I’ve 9,2kw during the night tariff I leave margin to the contract power and the max my installation can handle (wire gauge and protection wise) is 63 amps 14.4kw


My max allowed in cerbo config is 39 (1 below contract power) there is no real risk as the system overload is only to avoid going over the max contracted power.


For my use case I have both the car charging and the batteries of the ESS system, the heat pump consumes 5kw at start up during some minutes, it is like that so that peaks fall inside cheap tariff 0,03€/kw and once the regular tariff hits at 0,18€/kw the car is charged, the batteries are over 50% most of the days and the heat pump have gone over the start peak and is then at 1,2kw that my solar can handle.

I understand the safety considerations behind current behavior but that is why I asked if this could be a configurable option (might have a disclaimer also) because crippling the charge power permanently (until I manually set it back) because during some minutes the installation was using all the contracted power when it is the desired behavior is not optimal.
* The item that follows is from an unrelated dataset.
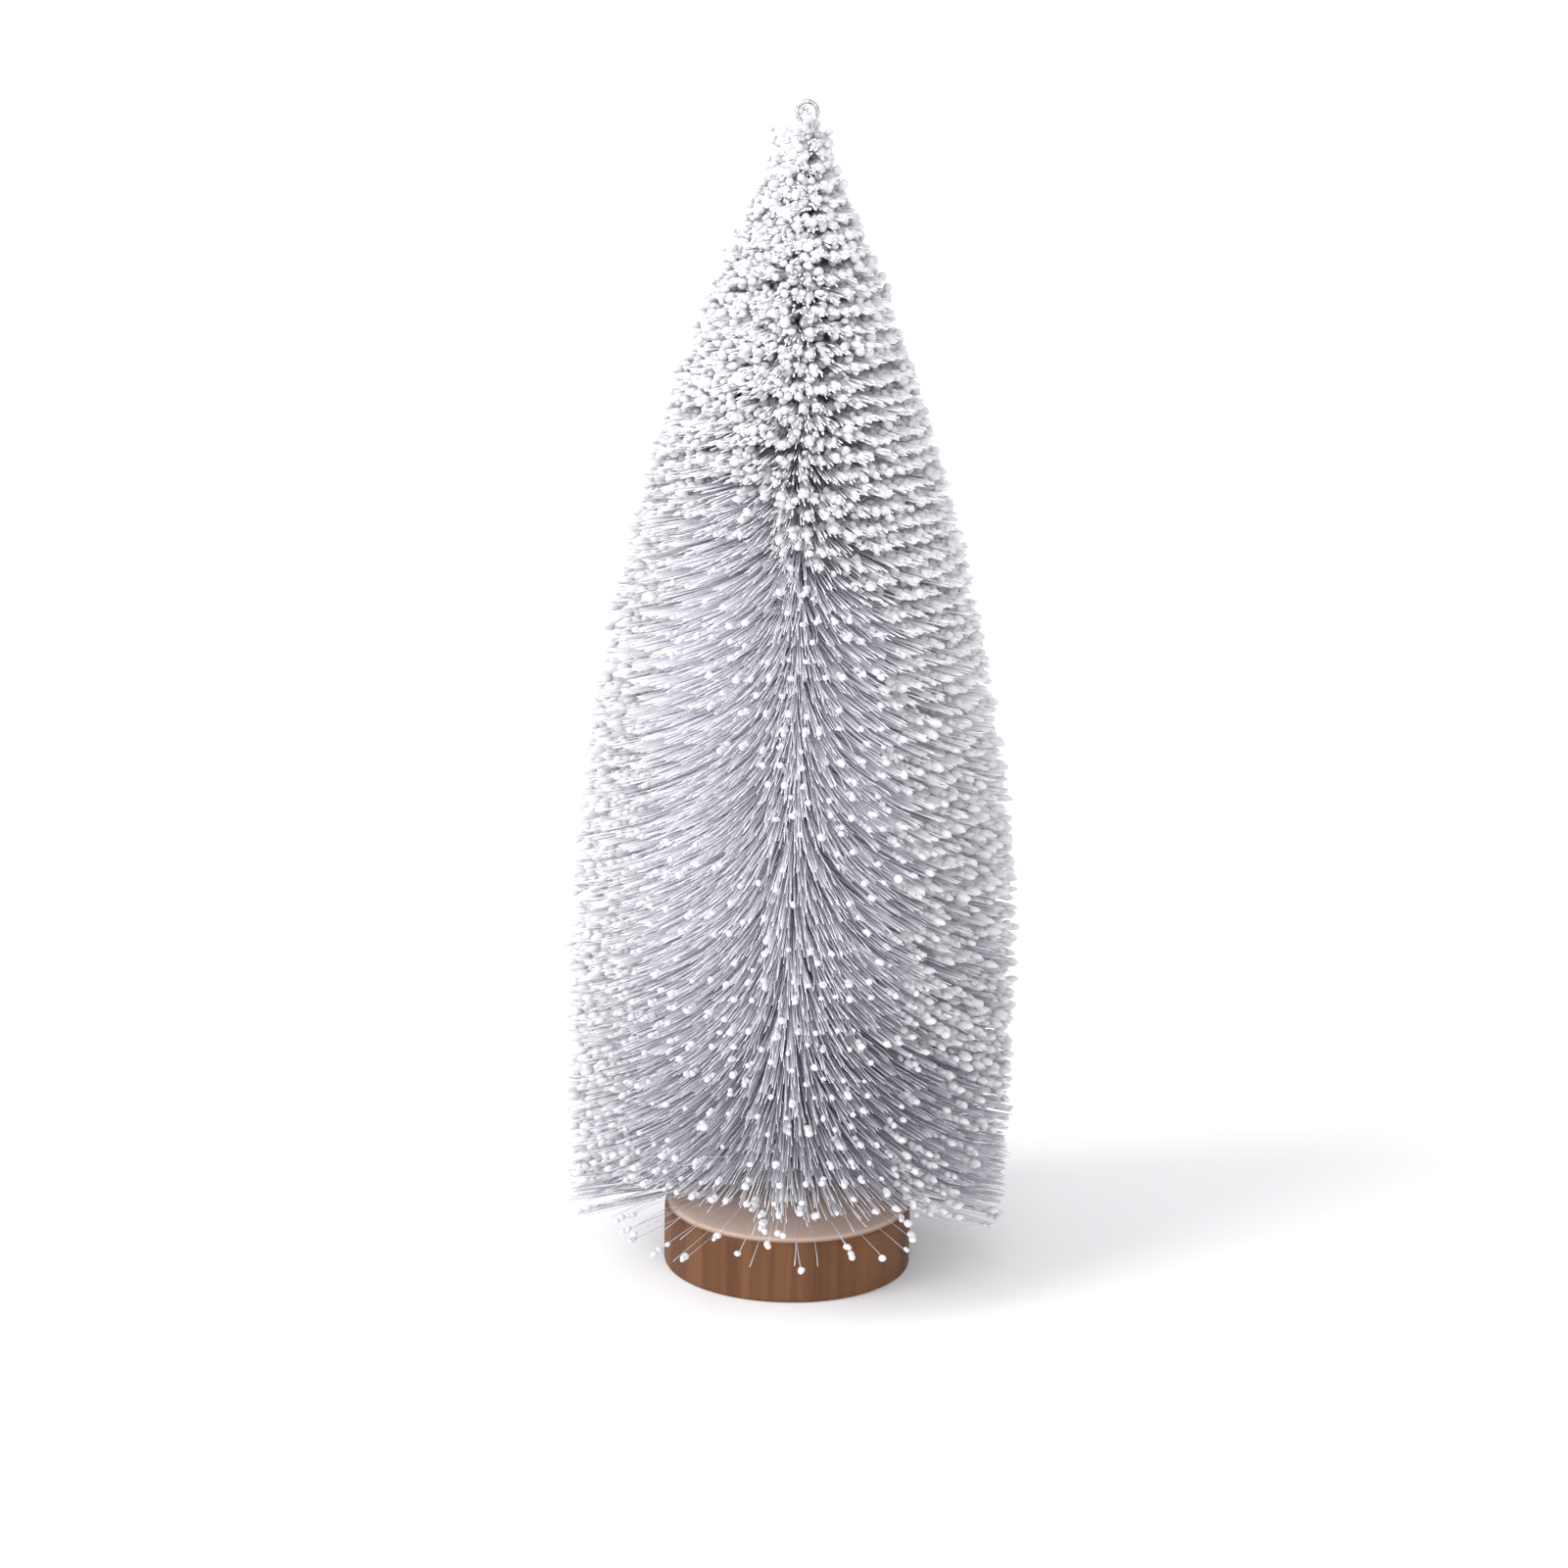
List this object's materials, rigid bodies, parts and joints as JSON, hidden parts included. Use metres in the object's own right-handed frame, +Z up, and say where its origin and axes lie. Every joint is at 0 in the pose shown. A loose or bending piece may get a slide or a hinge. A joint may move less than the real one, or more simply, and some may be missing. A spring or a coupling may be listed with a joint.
{
  "type": "artificial tabletop tree",
  "caption": "Slim snow-flocked bottle-brush tree: bristles spiral round a twisted wire stem with a small eye on top, glued into a round wooden foot.",
  "frame": {"origin": "middle of the flat underside of the wooden foot, where the tree stands on a table", "axes": "+Z up along the stem to the wire eye at the tip; the eye lies in the XZ plane and is seen face-on from the front, -Y; +X to the viewer's right"},
  "size_m": [0.11, 0.11, 0.3],
  "materials": {
    "wood": "sanded, unvarnished light brown wood cut across the grain",
    "galvanised_wire": "dull galvanised wire",
    "hot_melt_glue": "cloudy hot-melt glue",
    "bristle": "cool white plastic fibres with a dusting of snow flock",
    "snow_flock": "matt white snow flock in soft clumps"
  },
  "bodies": {
    "root": {"wood_foot": "wood", "twisted_wire_stem": "galvanised_wire", "glue_sleeve": "hot_melt_glue", "bristle_turn_01": "bristle", "bristle_turn_02": "bristle", "bristle_turn_03": "bristle", "bristle_turn_04": "bristle", "bristle_turn_05": "bristle", "bristle_turn_06": "bristle", "bristle_turn_07": "bristle", "bristle_turn_08": "bristle", "bristle_turn_09": "bristle", "bristle_turn_10": "bristle", "bristle_turn_11": "bristle", "bristle_turn_12": "bristle", "bristle_turn_13": "bristle", "bristle_turn_14": "bristle", "bristle_turn_15": "bristle", "bristle_turn_16": "bristle", "bristle_turn_17": "bristle", "bristle_turn_18": "bristle", "bristle_turn_19": "bristle", "bristle_turn_20": "bristle", "bristle_turn_21": "bristle", "bristle_turn_22": "bristle", "bristle_turn_23": "bristle", "bristle_turn_24": "bristle", "bristle_turn_25": "bristle", "bristle_turn_26": "bristle", "bristle_turn_27": "bristle", "bristle_turn_28": "bristle", "bristle_turn_29": "bristle", "bristle_turn_30": "bristle", "bristle_turn_31": "bristle", "bristle_turn_32": "bristle", "bristle_turn_33": "bristle", "flock_in_eye": "snow_flock"}
  },
  "joints": []
}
the power won’t go over the max, instead if the charger is set to 25amps and some other heavy consumers kicks in with 25amps + house demands 2,5 amps, the charger will just temporarily reduce charge power during the time to around 10 amps (this works perfectly and very fast reaction time) and just resume configured 25amps max charging power once that situation passes, so the car wouldn’t stop charging repeatedly either.


could you please consider this?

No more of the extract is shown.